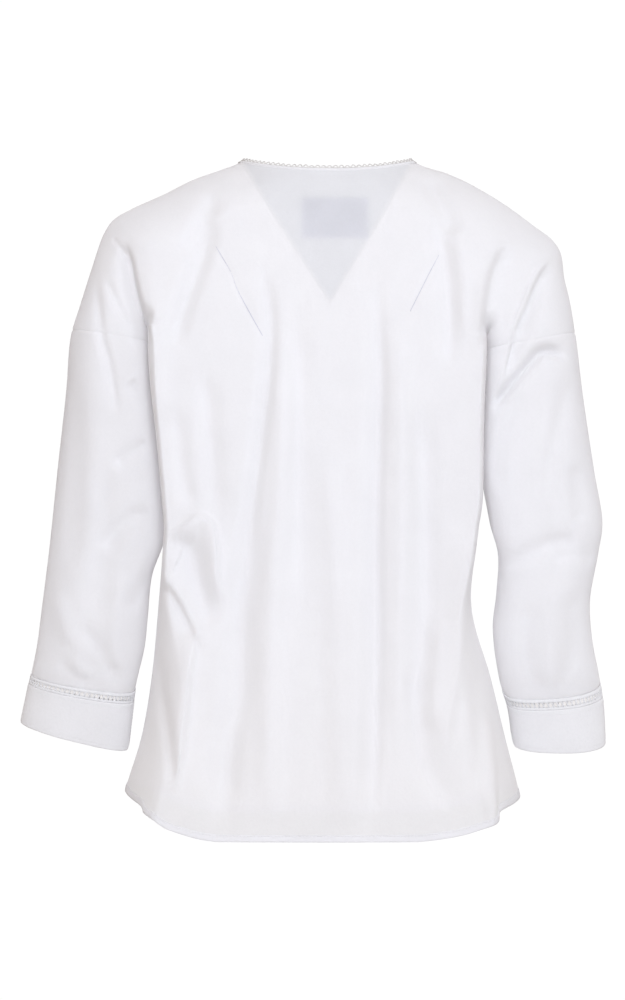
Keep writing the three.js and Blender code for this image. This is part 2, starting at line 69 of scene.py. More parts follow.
# How far up to the corner the hem is, at shares of the half width. The step is a small side notch.
HEM_RISE = {
    "left": [(0.5, 0), (0.57, 0.05), (0.64, 0.14), (0.74, 0.31), (0.81, 0.53), (0.865, 0.68),
             (0.885, 0.83), (1, 1)],
    "right": [(0.45, 0), (0.53, 0.04), (0.65, 0.14), (0.76, 0.3), (0.84, 0.45), (0.865, 0.72),
              (1, 0.84)],
}
HEM_BAND = 6.6
NECK_DROP = 12
NECK_POWER = 2.5
V_POINT = (-8, -128)
SHOULDER_ROUND = 52
PIT_ROUND = 24
CROWN_SHARE, CROWN_REACH = 0.1, 150
BINDING_DROP = {"back": 4, "front": 7}  # height of the first row of cloth under the neckline
BINDING_WIDTH = 2.6
BINDING_THICK = 0.85  # to each side of the cloth
PICOT_HEIGHT = 3.3
LOOP_POINTS = 8
PICOT_PITCH = 5.6
THREAD = 0.48  # radius of the crochet thread
TRIM_WIDTH = 10
TRIM_PITCH = 8.6
TRIM_THICK = 0.5
LACE_TOP, LACE_BOTTOM = 3.0, 2.2  # widths of the lace's two flat edges
LACE_NET, LACE_SUNK = 0.3, 0.6  # thickness of the cloth behind the lace's zigzag, and how far in
CUFF_SLIT_TOP = 0.8  # from the inner edge to an edge of the slit
CUFF_THICK = 1.5
CUFF_STITCH = 4.2  # from the edge to the row of stitches
LABEL = {"left": 19, "right": -42, "top": -41.5, "bottom": -80, "inset": 3.2}
LABEL_THICK = 0.28  # to each side of its middle
SEAM_RISE = 12  # height of the rows of cloth above the upper-arm seam
SEAM_GAP = 0.1
SEAM_ROLL, SEAM_ROLL_WIDTH = 0.6, 1.4  # cloth dips towards a seam
CRUMPLE = (23, 37)  # cells of the uneven lie of the cloth, across and down
CRUMPLE_DEPTH = 0.4
HEM_THICK = 0.5
STITCH_LENGTH, STITCH_GAP, STITCH_RADIUS = 2.3, 0.9, 0.17
WELD_DISTANCE = 0.01
ARM_BLEND = 22  # to each side of the armhole, where the trunk's depth turns into the arm's
SHOULDER_FADE = {"from": -60, "over": 90}  # where the roundness of the shoulder becomes the arm's
FLOOR_RADIUS, FLOOR_Z = 1.4, -1.05  # metres
# The studio's light, colour and strength: from beyond the blouse, from the sides and from the
# camera's side; what shows through the cloth above and below; and what the camera sees past it.
STUDIO = {
    "far": ((1.0, 0.98, 0.97, 1), 1.0),
    "side": ((1.0, 0.74, 0.54, 1), 0.3),
    "near": ((0.92, 0.952, 1.0, 1), 1.38),
    "through_high": ((0.62, 0.82, 1.1, 1), 0.15),
    "through_low": ((1.0, 0.97, 0.93, 1), 0.5),
    "past": ((1, 1, 1, 1), 1.02),
}
THROUGH_CHANGE = (-0.085, -0.02)  # slope of the line of sight where low turns to high
LIGHTS = [
    # name, place and size in metres, watts, colour
    ("key", (0.0, 1.9, 0.3), 0.6, 17.2, (0.938, 0.962, 1.0)),
]
SENSOR = 36.0
CAMERA_AWAY = 3000
CAMERA_AT = (9.2, -321)  # x and z of the camera, level with the middle of the blouse
VIEW_HEIGHT = 950  # height of what the camera sees at the blouse's middle


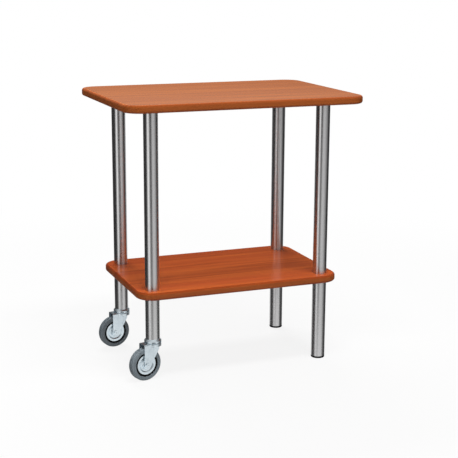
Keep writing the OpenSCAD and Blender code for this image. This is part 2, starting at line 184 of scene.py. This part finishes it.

→ THE PROBLEM:
Each entry must be reproduced verbatim.

→ TASK RESULT:
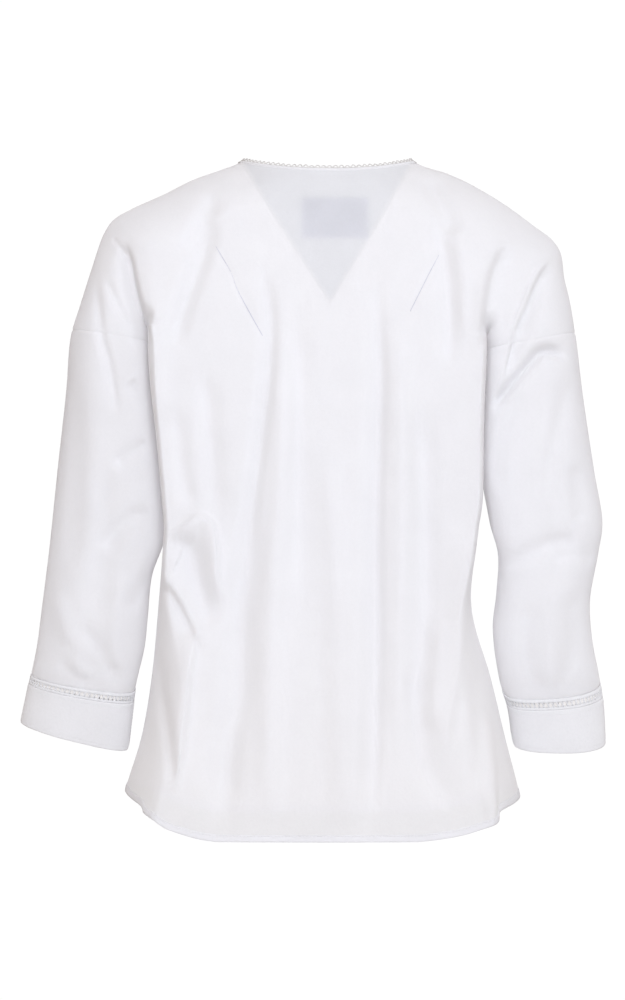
Keep writing the three.js and Blender code for this image. This is part 2, starting at line 69 of scene.py. More parts follow.
# How far up to the corner the hem is, at shares of the half width. The step is a small side notch.
HEM_RISE = {
    "left": [(0.5, 0), (0.57, 0.05), (0.64, 0.14), (0.74, 0.31), (0.81, 0.53), (0.865, 0.68),
             (0.885, 0.83), (1, 1)],
    "right": [(0.45, 0), (0.53, 0.04), (0.65, 0.14), (0.76, 0.3), (0.84, 0.45), (0.865, 0.72),
              (1, 0.84)],
}
HEM_BAND = 6.6
NECK_DROP = 12
NECK_POWER = 2.5
V_POINT = (-8, -128)
SHOULDER_ROUND = 52
PIT_ROUND = 24
CROWN_SHARE, CROWN_REACH = 0.1, 150
BINDING_DROP = {"back": 4, "front": 7}  # height of the first row of cloth under the neckline
BINDING_WIDTH = 2.6
BINDING_THICK = 0.85  # to each side of the cloth
PICOT_HEIGHT = 3.3
LOOP_POINTS = 8
PICOT_PITCH = 5.6
THREAD = 0.48  # radius of the crochet thread
TRIM_WIDTH = 10
TRIM_PITCH = 8.6
TRIM_THICK = 0.5
LACE_TOP, LACE_BOTTOM = 3.0, 2.2  # widths of the lace's two flat edges
LACE_NET, LACE_SUNK = 0.3, 0.6  # thickness of the cloth behind the lace's zigzag, and how far in
CUFF_SLIT_TOP = 0.8  # from the inner edge to an edge of the slit
CUFF_THICK = 1.5
CUFF_STITCH = 4.2  # from the edge to the row of stitches
LABEL = {"left": 19, "right": -42, "top": -41.5, "bottom": -80, "inset": 3.2}
LABEL_THICK = 0.28  # to each side of its middle
SEAM_RISE = 12  # height of the rows of cloth above the upper-arm seam
SEAM_GAP = 0.1
SEAM_ROLL, SEAM_ROLL_WIDTH = 0.6, 1.4  # cloth dips towards a seam
CRUMPLE = (23, 37)  # cells of the uneven lie of the cloth, across and down
CRUMPLE_DEPTH = 0.4
HEM_THICK = 0.5
STITCH_LENGTH, STITCH_GAP, STITCH_RADIUS = 2.3, 0.9, 0.17
WELD_DISTANCE = 0.01
ARM_BLEND = 22  # to each side of the armhole, where the trunk's depth turns into the arm's
SHOULDER_FADE = {"from": -60, "over": 90}  # where the roundness of the shoulder becomes the arm's
FLOOR_RADIUS, FLOOR_Z = 1.4, -1.05  # metres
# The studio's light, colour and strength: from beyond the blouse, from the sides and from the
# camera's side; what shows through the cloth above and below; and what the camera sees past it.
STUDIO = {
    "far": ((1.0, 0.98, 0.97, 1), 1.0),
    "side": ((1.0, 0.74, 0.54, 1), 0.3),
    "near": ((0.92, 0.952, 1.0, 1), 1.38),
    "through_high": ((0.62, 0.82, 1.1, 1), 0.15),
    "through_low": ((1.0, 0.97, 0.93, 1), 0.5),
    "past": ((1, 1, 1, 1), 1.02),
}
THROUGH_CHANGE = (-0.085, -0.02)  # slope of the line of sight where low turns to high
LIGHTS = [
    # name, place and size in metres, watts, colour
    ("key", (0.0, 1.9, 0.3), 0.6, 17.2, (0.938, 0.962, 1.0)),
]
SENSOR = 36.0
CAMERA_AWAY = 3000
CAMERA_AT = (9.2, -321)  # x and z of the camera, level with the middle of the blouse
VIEW_HEIGHT = 950  # height of what the camera sees at the blouse's middle


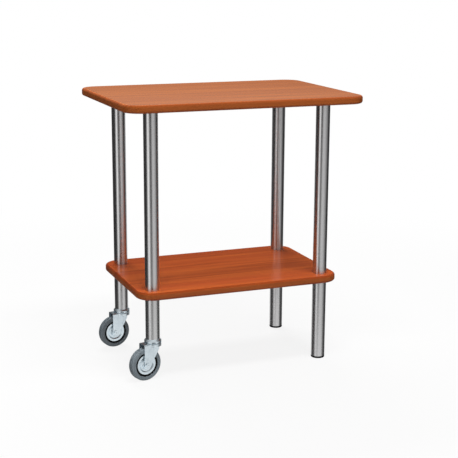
Keep writing the OpenSCAD and Blender code for this image. This is part 2, starting at line 184 of scene.py. This part finishes it.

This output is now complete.